The last couple of weeks have been hectic. As the days drew longer and fatigue set in, I unconsciously found myself relying more and more on my own strength to get through all the varied tasks that needed to be completed each day. In the midst of busyness; it was easy to lose the joy that comes from complete reliance on Jesus.
In the midst of this, I was led to ponder upon Psalms 20:7: “Some trust in chariots and some in horses, but we trust in the name of the LORD our God.“
This Psalm was written by David at a time when Israel was at war with the Syrians – an enemy with much better resources and technology (i.e. horses and chariots) than Israel could ever dream of owning since the Exodus. It was in the midst of facing impossible odds against this powerful foe that David spoke of the foolishness of trusting in chariots and horses and the wisdom of trusting in the name of our Lord for battle. How wise he was to claim the blessing, power and victory of God before fighting a battle! Picture David waiting for the battle, girding himself for the conflict, and writing this Psalm as a part of that preparation. I imagine his faith brought the needed courage to his fighting men as well.

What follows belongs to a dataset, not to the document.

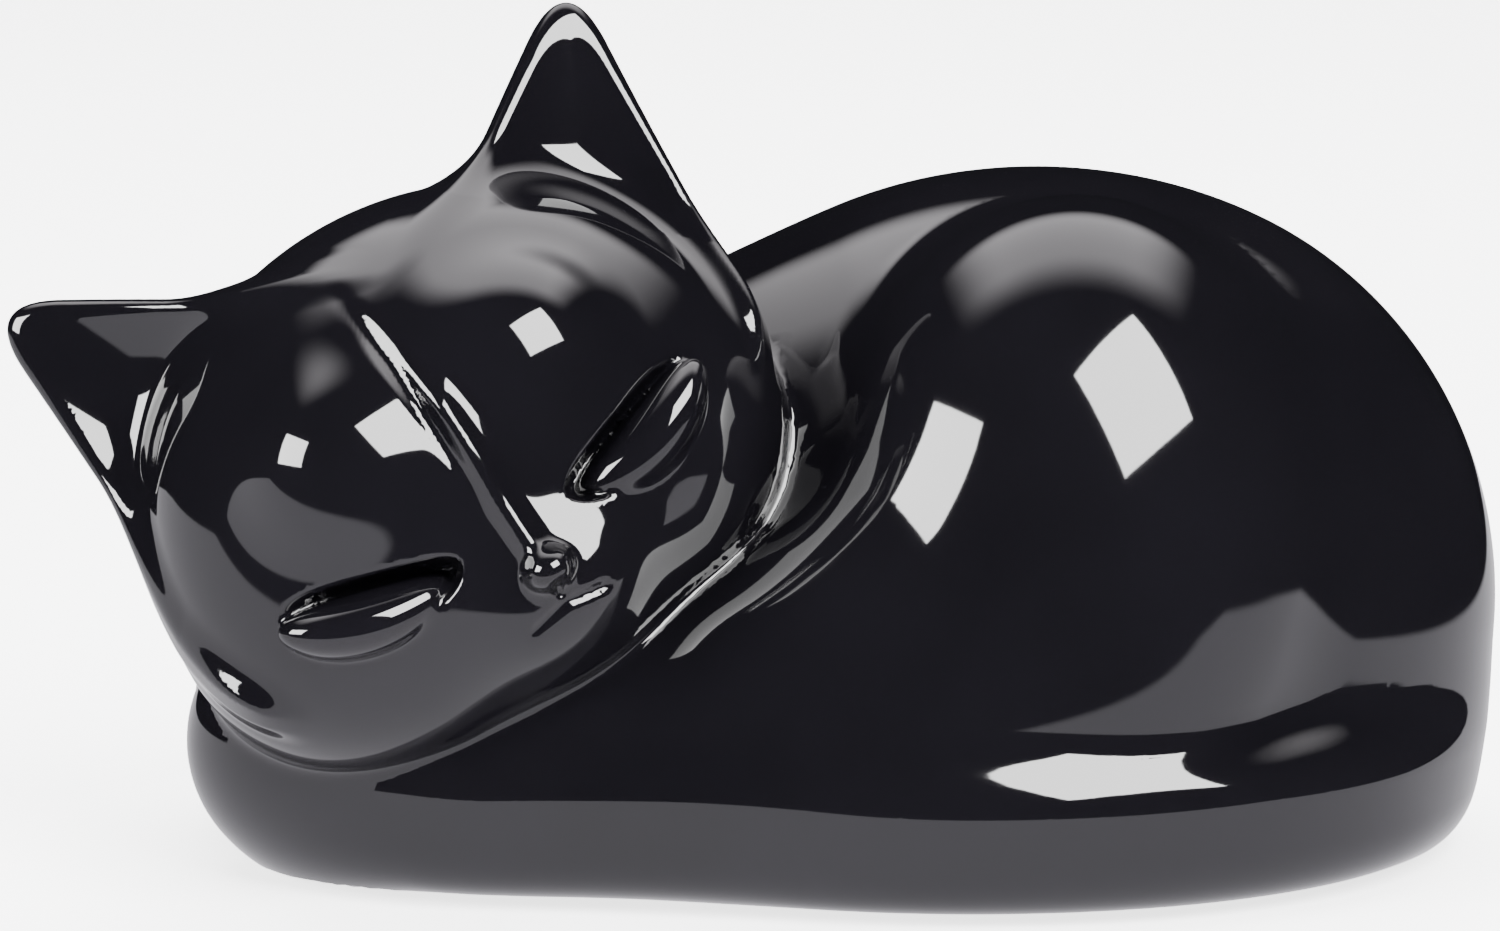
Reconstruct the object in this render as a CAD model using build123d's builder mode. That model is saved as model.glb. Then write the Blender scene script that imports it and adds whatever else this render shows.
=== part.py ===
"""Sleeping-cat figurine in glazed ceramic: hollow castings joined with slip, on felt pads.

Frame: millimetres, +Z up, front towards -Y, origin under the middle of the overall box.
Each section of the cat is its own solid, seated face to face on the section that carries it.
"""

import os
from build123d import *

# ---- driving dimensions -------------------------------------------------------------------
length, depth, height = 160.0, 94.0, 92.0  # overall, along X, Y and Z
wall = 4.0  # thickness of a casting
base_wall = 5.0  # thickness of the closed underside
foot_edge = 8.0  # radius along the lower edge

pad_radius = 5.0
pad_thickness = 2.0
pad_stand = 1.0  # how far a pad stands below the ceramic
pad_clearance = 0.1  # round a pad in its recess
drain_radius = 6.0  # hole in the underside that the slip is drained through
vent_radius = 3.0  # hole between the two hollows, for the air when firing

tail_height = 18.0
tail_edge = 6.0  # radius along the tail

head_roll = -32.0  # the head leans to the left, seen from the front
head_yaw = 12.0  # and is turned a little to the right

ear_thickness = 8.0
ear_rim = 2.6  # left all round the hollow of an ear
ear_hollow = 4.5  # depth of that hollow
ear_tip_radius = 3.5
ear_root = 0.35  # part of an ear's height that reaches on into the head before trimming

# The forms below are drawn for a cat of this size and stretched to the overall sizes above.
drawn_length, drawn_depth, drawn_height = 160.0, 94.0, 92.0
stretch = Vector(length / drawn_length, depth / drawn_depth, height / drawn_height)
head_scale = (length / drawn_length + depth / drawn_depth + height / drawn_height) / 3

foot_z = pad_stand  # the ceramic's lowest plane


def stretched(x, y, z):
    """A drawn position, or drawn radii, in a cat of the chosen size."""
    return (x * stretch.X, y * stretch.Y, z * stretch.Z)


def head_sized(x, y, z):
    """The same for the head, which keeps its proportions."""
    return (x * head_scale, y * head_scale, z * head_scale)


# ---- forms of the body: radii and centres ---------------------------------------------------
trunk_forms = {
    "rump": (stretched(45.5, 43.5, 47.0), stretched(34.5, 3.5, 26.5)),
    "trunk": (stretched(46.0, 43.5, 47.0), stretched(24.5, 3.5, 26.5)),
    "flank": (stretched(38.0, 33.0, 38.0), stretched(-5.0, 8.0, 21.0)),
    "shoulder": (stretched(34.0, 32.0, 34.0), stretched(-28.0, 10.0, 18.0)),
}
foot_outline = [
    (stretched(53.0, 40.0, 0), stretched(23.0, 5.0, 0)),
    (stretched(35.0, 31.0, 0), stretched(-27.5, 4.0, 0)),
]
foot_height = 20.0 * stretch.Z

leg_forms = {
    "haunch": (stretched(28.5, 26.0, 31.0), stretched(32.5, -17.0, 42.5)),
    "thigh": (stretched(24.0, 16.0, 16.0), stretched(18.0, -25.0, 29.0)),
    "hock": (stretched(34.0, 12.0, 12.0), stretched(-1.0, -30.0, 21.5)),
}
paw_forms = {
    "left": (stretched(15.0, 15.0, 15.0), stretched(-48.0, -14.0, 14.0)),
    "right": (stretched(15.0, 12.0, 13.0), stretched(-35.0, -22.0, 13.0)),
}
tail_outline = [
    (stretched(55.5, 47.0, 0), stretched(21.0, 0.0, 0)),
    (stretched(25.0, 28.0, 0), stretched(-32.0, -8.0, 0)),
]

# ---- forms of the head, given across, forwards (negative) and up the head ---------------------
head_at = stretched(-34.0, -20.0, 44.5)
head_radii = head_sized(33.0, 25.0, 28.5)
cheek = (head_sized(17.5, 17.0, 16.0), head_sized(15.5, -2.0, -8.0))
brow = (head_sized(9.0, 8.0, 9.0), head_sized(10.0, -17.5, 7.5))
muzzle = (head_sized(11.5, 12.0, 9.0), head_sized(0.5, -14.5, -14.0))
bridge = (head_sized(2.6, 5.0, 17.0), head_sized(0.5, -21.5, -1.0))
nose = (head_sized(2.8, 2.4, 2.2), head_sized(0.5, -25.5, -11.0))
eye = (head_sized(10.5, 5.0, 4.6), head_sized(16.5, -24.0, -5.0))
eye_slope = 18.0
ear_points = {
    # tip, inner end and outer end of the ear where it leaves the head
    "left": [(-31.0, 6.0, 40.0), (-9.0, 4.0, 27.0), (-31.0, 6.0, 3.0)],
    "right": [(38.5, 2.0, 37.5), (16.0, 2.0, 23.5), (36.0, 2.0, 5.0)],
}


def ellipsoid(form):
    """A closed ellipsoid from its radii and centre."""
    radii, at = form
    return Location(at) * scale(Sphere(1, mode=Mode.PRIVATE), by=radii, mode=Mode.PRIVATE)


def inner(form):
    """The same form, smaller all round by the wall."""
    radii, at = form
    return (tuple(r - wall for r in radii), at)


def mirrored(form):
    """The same form on the other side of the head."""
    radii, (x, y, z) = form
    return (radii, (-x, y, z))


def cut_below(level):
    """Take away what lies under a level plane, inside the open BuildPart."""
    reach = 3 * max(length, depth, height)
    with Locations((0, 0, level)):
        Box(reach, reach, reach, mode=Mode.SUBTRACT, align=(Align.CENTER, Align.CENTER, Align.MAX))


# ---- body: trunk, rump and shoulders in one hollow casting -----------------------------------
with BuildPart() as body_form:
    with BuildSketch(Plane.XY.offset(foot_z)):
        for (rx, ry, _), (x, y, _) in foot_outline:
            with Locations((x, y)):
                Ellipse(rx, ry)
        make_hull()
    extrude(amount=foot_height)
    fillet(body_form.edges().group_by(Axis.Z)[0], radius=foot_edge)
    for form in trunk_forms.values():
        add(ellipsoid(form))
    cut_below(foot_z)

with BuildPart() as body_hollow:
    with BuildSketch(Plane.XY.offset(foot_z + base_wall)):
        for (rx, ry, _), (x, y, _) in foot_outline:
            with Locations((x, y)):
                Ellipse(rx - foot_edge, ry - foot_edge)
        make_hull()
    extrude(amount=foot_height - base_wall)
    for form in trunk_forms.values():
        add(ellipsoid(inner(form)))
    cut_below(foot_z + base_wall)

pad_places = [
    stretched(x, y, 0)
    for x in (-36.0, 50.0)
    for y in (-11.0, 18.0)
]
pad_recess = pad_thickness - pad_stand
drain_at = stretched(8.0, 2.0, 0)
passage = Plane(origin=head_at, z_dir=Vector(*trunk_forms["shoulder"][1]) - Vector(*head_at))

with BuildPart() as body:
    add(body_form.part)
    add(body_hollow.part, mode=Mode.SUBTRACT)
    with Locations((drain_at[0], drain_at[1], foot_z)):
        Cylinder(drain_radius, 4 * base_wall, mode=Mode.SUBTRACT)
    with Locations(*[(x, y, foot_z) for x, y, _ in pad_places]):
        Cylinder(pad_radius + pad_clearance, 2 * pad_recess, mode=Mode.SUBTRACT)
    with BuildSketch(passage):
        Circle(vent_radius)
    extrude(amount=min(trunk_forms["shoulder"][0]), mode=Mode.SUBTRACT)

# ---- head: hollow casting with cheeks, brows, nose and closed eyes ----------------------------
head_turn = Location(head_at, (0, head_roll, 0)) * Location((0, 0, 0), (0, 0, head_yaw))

with BuildPart() as head_form:
    add(ellipsoid((head_radii, (0, 0, 0))))
    for form in (cheek, brow):
        add(ellipsoid(form))
        add(ellipsoid(mirrored(form)))
    for form in (muzzle, bridge, nose):
        add(ellipsoid(form))
    for side in (1, -1):
        radii, (x, y, z) = eye
        lid = scale(Sphere(1, mode=Mode.PRIVATE), by=radii, mode=Mode.PRIVATE)
        add(Location((side * x, y, z), (0, -side * eye_slope, 0)) * lid, mode=Mode.SUBTRACT)

head_solid = head_turn * head_form.part
head_hollow = head_turn * ellipsoid(inner((head_radii, (0, 0, 0))))

with BuildPart() as head:
    add(head_solid)
    add(head_hollow, mode=Mode.SUBTRACT)
    add(body_form.part, mode=Mode.SUBTRACT)

# ---- hind leg: haunch and the foot that reaches forward under the chin ------------------------
with BuildPart() as leg_form:
    for form in leg_forms.values():
        add(ellipsoid(form))
    cut_below(foot_z)

with BuildPart() as hind_leg:
    add(leg_form.part)
    add(body_form.part, mode=Mode.SUBTRACT)
    add(head_solid, mode=Mode.SUBTRACT)

# ---- tail: a band that lies round the front of the cat ------------------------------------------
with BuildPart() as tail_form:
    with BuildSketch(Plane.XY.offset(foot_z)):
        for (rx, ry, _), (x, y, _) in tail_outline:
            with Locations((x, y)):
                Ellipse(rx, ry)
        make_hull()
    extrude(amount=tail_height)
    fillet(tail_form.edges().group_by(Axis.Z)[-1], radius=tail_edge)
    fillet(tail_form.edges().group_by(Axis.Z)[0], radius=tail_edge / 2)
    with Locations((0, trunk_forms["rump"][1][1], 0)):
        Box(2 * length, 2 * depth, 4 * height, mode=Mode.SUBTRACT,
            align=(Align.CENTER, Align.MIN, Align.CENTER))

with BuildPart() as tail:
    add(tail_form.part)
    add(body_form.part, mode=Mode.SUBTRACT)
    add(leg_form.part, mode=Mode.SUBTRACT)
    add(head_solid, mode=Mode.SUBTRACT)

# ---- forepaws, tucked under the chin ----------------------------------------------------------
with BuildPart() as forepaws:
    for form in paw_forms.values():
        add(ellipsoid(form))
    cut_below(foot_z)
    for other in (head_solid, body_form.part, leg_form.part, tail.part):
        add(other, mode=Mode.SUBTRACT)


# ---- ears: thick-rimmed cups, trimmed to the head ------------------------------------------------
def ear_cup(points):
    """An ear standing on the head: its tip, then the inner and outer end of its root."""
    tip, root_in, root_out = [Vector(*head_sized(*p)) for p in points]
    root = (root_in + root_out) / 2
    across = (root_out - root_in).normalized()
    up = (tip - root) - across * (tip - root).dot(across)
    face = across.cross(up.normalized())
    if face.Y > 0:
        face = face * -1
    flat = Plane(origin=root, x_dir=up, z_dir=face)
    corners = [flat.to_local_coords(p) for p in (tip, root_in, root_out)]
    deeper = [c + (c - corners[0]) * ear_root for c in corners[1:]]
    outline = [(c.X, c.Y) for c in (corners[0], *deeper)]
    with BuildPart() as cup:
        with BuildSketch(flat):
            Polygon(*outline, align=None)
            fillet(vertices().sort_by(Axis.X)[-1], radius=ear_tip_radius)
        extrude(amount=ear_thickness / 2, both=True)
        fillet(cup.edges().group_by(Axis(root, face))[0], radius=ear_thickness / 2.2)
        fillet(cup.edges().group_by(Axis(root, face))[-1], radius=ear_rim / 2.2)
        with BuildSketch(flat.offset(ear_thickness / 2)):
            Polygon(*outline, align=None)
            fillet(vertices().sort_by(Axis.X)[-1], radius=ear_tip_radius)
            offset(amount=-ear_rim, kind=Kind.ARC)
        extrude(amount=-ear_hollow, taper=30, mode=Mode.SUBTRACT)
    return head_turn * cup.part


cup_left = ear_cup(ear_points["left"])
cup_right = ear_cup(ear_points["right"])

with BuildPart() as ear_left:
    add(cup_left)
    add(head_solid, mode=Mode.SUBTRACT)
    add(body_form.part, mode=Mode.SUBTRACT)

with BuildPart() as ear_right:
    add(cup_right)
    add(head_solid, mode=Mode.SUBTRACT)
    add(body_form.part, mode=Mode.SUBTRACT)

# ---- write every section and the four felt pads -----------------------------------------------
os.makedirs("parts", exist_ok=True)
sections = {
    "body": body,
    "head": head,
    "ear_left": ear_left,
    "ear_right": ear_right,
    "hind_leg": hind_leg,
    "tail": tail,
    "forepaws": forepaws,
}
for name, section in sections.items():
    solids = section.part.solids().sort_by(SortBy.VOLUME)
    solid = solids[-1]  # a trim can leave a loose crumb behind
    solid.label = name
    export_step(solid, f"parts/{name}.step")
    box = solid.bounding_box()
    print(name, solid.is_valid, [round(v.volume, 1) for v in solids],
          [round(v, 1) for v in (*box.min, *box.max)])

pad_names = ["felt_pad_front_left", "felt_pad_back_left", "felt_pad_front_right", "felt_pad_back_right"]
for name, (x, y, _) in zip(pad_names, pad_places):
    with BuildPart() as felt_pad:
        with Locations((x, y, 0)):
            Cylinder(pad_radius, pad_thickness, align=(Align.CENTER, Align.CENTER, Align.MIN))
    felt_pad.part.label = name
    export_step(felt_pad.part, f"parts/{name}.step")
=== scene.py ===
# %% [markdown]
# # A sleeping cat in black glazed ceramic
#
# The real cat is slip-cast: hollow clay sections are joined with wet slip, smoothed over with a
# sponge, dipped in glaze and fired into one shining skin. It could be modelled by pushing a
# subdivision mesh about by hand, but a seam or a pinch in such a mesh shows at once in a mirror
# finish. Here the skin is a formula instead: every swell of the body is an ellipsoid, the
# ellipsoids are blended as distance fields, and the result is cut back into the same sections as
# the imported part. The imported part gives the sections, their places and their sizes.

import math

import bpy
import mathutils
import numpy as np
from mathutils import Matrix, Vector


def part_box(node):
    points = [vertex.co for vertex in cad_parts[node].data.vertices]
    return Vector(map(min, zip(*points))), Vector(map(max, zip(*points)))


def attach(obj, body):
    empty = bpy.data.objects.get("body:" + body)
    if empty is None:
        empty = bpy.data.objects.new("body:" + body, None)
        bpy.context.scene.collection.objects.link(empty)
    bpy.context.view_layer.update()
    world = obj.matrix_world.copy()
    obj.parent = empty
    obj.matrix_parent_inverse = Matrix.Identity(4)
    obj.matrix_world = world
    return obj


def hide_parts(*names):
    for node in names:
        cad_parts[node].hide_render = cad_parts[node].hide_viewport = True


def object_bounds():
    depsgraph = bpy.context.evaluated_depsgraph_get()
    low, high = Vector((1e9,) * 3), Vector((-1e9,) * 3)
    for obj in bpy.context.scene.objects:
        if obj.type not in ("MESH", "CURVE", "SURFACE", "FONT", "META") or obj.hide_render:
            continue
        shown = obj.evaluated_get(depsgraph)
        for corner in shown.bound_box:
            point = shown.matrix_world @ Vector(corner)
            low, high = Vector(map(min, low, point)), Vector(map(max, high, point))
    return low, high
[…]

While Psalm 20:7 has been a familiar verse to me, I wondered why I did not seem to remember the heart and faith behind why it was written, nor did I claim the verse like David did in the midst of a tough season. This, in spite of the fact that I could already recite the words in my mind. What made David different?
David was not unfamiliar with facing constant threats from adversaries. Known for his bravery, David had singlehandedly defended sheep from bears or lions; took on the mighty Philistine warrior Goliath; and attacked and rescued cities from the Philistines.
However, it was not in such courage that David placed his trust. He had developed a firm foundation in knowing the power and deliverance of God because he guarded his personal time with the Lord steadfastly (Psalm 27:4), and developed a deep relationship with God such that He knew the heart of God intimately (1 Samuel 13:14).
Faced with the Syrians, David hence did not fear because his time spent with the Lord had developed in him a constant familiarity and quiet confidence in God’s power and deliverance beyond what his eye could see. It gave him an uncomplicated, child-like faith that trusted in the Father’s heart.
And so I was reminded that when I am busy and fatigued, it is too easy to NOT keep up that spiritual discipline of spending time with Jesus daily. Unfortunately, what I do not do can become habitual as well, and it does affect how I interact and behave in other spheres of life – more coming from my own human effort and less from the result of seeking and waiting on the Lord.
So as the Spirit chided, I was reminded to return to the Lord once again by putting my faith in the Eternal Hope that’s beyond what I could ever see or imagine.
May we always be reminded as well to exercise such simple, “child-like” faith; because faith in a Perfect Father was never meant to be complicated.